The two level table routing algorithm uses the last three octets in a 32 bit IP address to identify which port to route packets (at every switch in the system). The pattern assumes 10 for the first octet, pod id for the second, switch id (within a pod) for the third, and node id (within a pod) for the last. When a packet is received by a pod switch from a node, it looks at the destination address to determine which port to forward it on through. The basis of the two level table routing allows the switch to check the first table for a matching prefix. If a terminating prefix is found, the destination is local to the pod and forwarded out the appropriate port. If not, the address’ suffix is used as a lookup in the second table. The output port found in the second table forwards the packet up to the next switch. Using this method, the switches can route traffic to different nodes on different ports. Thus avoid congestion.

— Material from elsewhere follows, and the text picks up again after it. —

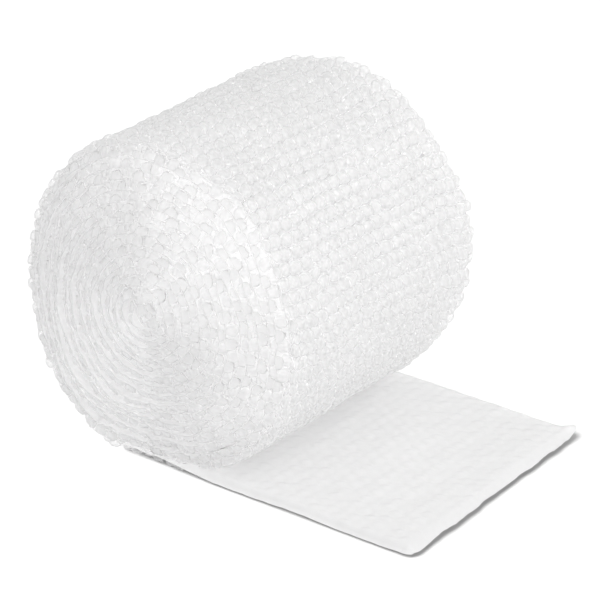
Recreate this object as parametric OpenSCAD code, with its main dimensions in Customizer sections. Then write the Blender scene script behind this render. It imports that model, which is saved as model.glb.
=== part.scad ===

The flow classification/scheduling routing algorithm works to avoid congestion by letting switches route packets among any of its available ports. When a flow of packets is identified as being long enough to constitute a long lived flow, a flow scheduler is notified. The flow scheduler keeps track of the flows running in the system and can adjust the path a flow takes through the topology so as to reduce the load across the core and pod switches.

The fat-tree topology appears to be a great way to use commodity switches to achieve over-subscription ratios of 1:1. However, the major drawback is the lack of commodity switch support for the routing protocols needed to attain Gbps speeds on the topology. The authors suggest that implementing the two level routing algorithm represents only a minor change to existing switch technology. This may be true, but if that change cannot be easily instrumented in commodity switches, this approach is relegated to academic simulations.

I’d like to see future research extend the idea of using a fat-tree topology with commodity switches that can be configured to run at Gbps speeds, without the need for a custom routing protocol. This would provide organizations with a tangible solution that can be used in place of traditional hierarchical topologies.